In the country of the Iroquois where the inhabitants do not plough the land and live entirely by hunting, the meanest hunter may consume the produce of 50 acres of land since it probably requires so much to support the animals he eats in one year, especially as these savages have not the industry to grow grass by cutting down the trees but leave everything to nature. The labour of this hunter may then be reckoned equal in value to the product of 100 acres of land. In the southern provinces of China the land yields rice up to three crops in one year and a hundred times as much as is sown, owing to the great care which they have of agriculture and the fertility of the soil which is never fallow. The peasants who work there almost naked live only on rice and drink only rice water, and it appears that one acre will support there more than ten peasants. It is not surprising, therefore, that the population is prodigious in number. In any case it seems from these examples that nature is altogether indifferent whether that earth produce grass, trees, or grain, or maintains a large or small number of vegetables, animals, or men.

Farmers in Europe seem to correspond to overseers of labouring slaves in other countries, and the master tradesmen who employ several journeymen to the overseers of artisan slaves.

These masters know pretty well how much work a jouneyman artisan can do in a day in each craft, and often pay them in proportion to the work they do, so that the journeymen work for their own interest as hard as they can without further inspection.

As the farmers and masters of crafts in Europe are all undertakers working at a risk, some get rich and gain more than a double subsistence, others are ruined and become bankrupt, as will be explained more in detail in treating of undertakers; but the majority support themselves and their families from day to day, and their labour or superintendence may be valued at about thrice the produce of the land which serves for their maintenance.

Evidently these farmers and master craftsmen, if they superintend the labour of ten labourers or journeymen, would be equally capable of superintending the labour of twenty, according to the size of their farms or the number of their customers, and this renders uncertain the value of their labour or superintendence.

By these examples and others which might be added in the same sense, it is seen that the value of the day's work has a relation to the produce of the soil, and that the intrinsic value of any thing may be measured by the quantity of land used in its production and the quantity of labour which enters into it, in other words by the quantity of land of which the produce is allotted to those who have worked upon it; and as all the land belongs to the prince and the landowners all things which have this intrinsic value have it only at their expense.
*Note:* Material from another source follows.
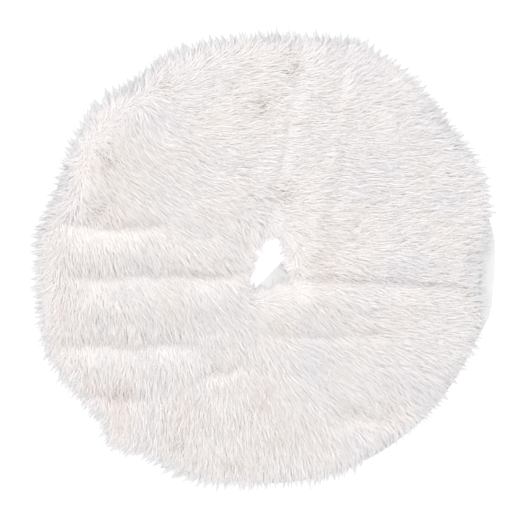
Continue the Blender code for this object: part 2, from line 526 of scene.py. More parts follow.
def meshFrom(shape, name, smooth=True):
    mesh = bpy.data.meshes.new(name)
    shape.to_mesh(mesh)
    shape.free()
    if smooth:
        mesh.shade_smooth()
    return mesh


def clothPiece(shape, name, material, slot, bend, *nodes):
    piece = newPiece(name, meshFrom(shape, name), material)
    if material == underfurMaterial:
        markPaintedShade(piece)
    bend(piece)
    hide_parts(*nodes)
    return piece


def moveVertices(shape, rule):
    # rule takes the arrays x, y, z and returns the new ones
    places = np.array([vertex.co for vertex in shape.verts])
    moved = np.stack(rule(places[:, 0], places[:, 1], places[:, 2]), 1)
    for vertex, place in zip(shape.verts, moved):
        vertex.co = place


def closeUp(shape):
    # fills what is open and turns the faces outwards
    bmesh.ops.holes_fill(shape, edges=[e for e in shape.edges if e.is_boundary], sides=0)
    bmesh.ops.recalc_face_normals(shape, faces=shape.faces)


def spunRing(profile, startAngle, sweep, steps):
    # a closed outline in the XZ plane, spun about Z; a part turn gets end caps
    shape = bmesh.new()
    loop = [shape.verts.new((radius, 0, height)) for radius, height in profile]
    edges = [shape.edges.new(pair) for pair in zip(loop, loop[1:] + loop[:1])]
    whole = abs(sweep) >= 2 * math.pi - 1e-6
    bmesh.ops.rotate(shape, verts=loop, matrix=Matrix.Rotation(startAngle, 3, "Z"))
    bmesh.ops.spin(shape, geom=loop + edges, axis=(0, 0, 1), cent=(0, 0, 0), dvec=(0, 0, 0),
                   angle=sweep, steps=steps, use_merge=whole, use_duplicate=False)
    closeUp(shape)
    return shape


def cutAcross(shape, place, normal):
    geometry = shape.verts[:] + shape.edges[:] + shape.faces[:]
    bmesh.ops.bisect_plane(shape, geom=geometry, plane_co=place, plane_no=normal, dist=1e-6)


def cutSlit(shape):
    # drops the strip that the placket and the flap take over
    for x in (leftEdge, slitRight):
        cutAcross(shape, (x, 0, 0), (1, 0, 0))
    middles = [(face, face.calc_center_median()) for face in shape.faces]
    dropped = [face for face, place in middles if leftEdge < place.x < slitRight and place.y > 0]
    bmesh.ops.delete(shape, geom=dropped, context="FACES")
    closeUp(shape)


def layeredProfile(inner, outer, bottom, top, columns, roundness):
    # closed outline of a flat layer: columns along the top and the bottom, rounded ends
    turn = min(roundness, (top - bottom) / 2)
    lower = [(r, bottom) for r in np.linspace(inner + turn, outer - turn, columns + 1)]
    upper = [(r, top) for r in np.linspace(outer - turn, inner + turn, columns + 1)]
    middle, cut = (bottom + top) / 2, turn - 0.7071 * turn
    outside = [(outer - cut, bottom + cut), (outer, middle), (outer - cut, top - cut)]
    inside = [(inner + cut, top - cut), (inner, middle), (inner + cut, bottom + cut)]
    return lower + outside + upper + inside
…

The money or coin which finds the proportion of values in exchange is the most certain measure for judging of the par between land and labour and the relation of one to the other in different countries where this par varies according to the greater or less produce of the land allotted to those who labour.

If, for example, one man earn an ounce of silver every day by his work, and another in the same place earn only half an ounce, one can conclude that the first has as much again of the produce of the land to dispose of as the second.

Sir William Petty, in a little manuscript of the year 1685, considers this par, or equation between land and labour, as the most important consideration in political arithmetic, but the research which he has made into it in passing is fanciful and remote from natural laws, because he has attached himself not to causes and principles but only to effects, as Mr Locke, Mr Davenant and all the other English authors who have written on this subject have done after him.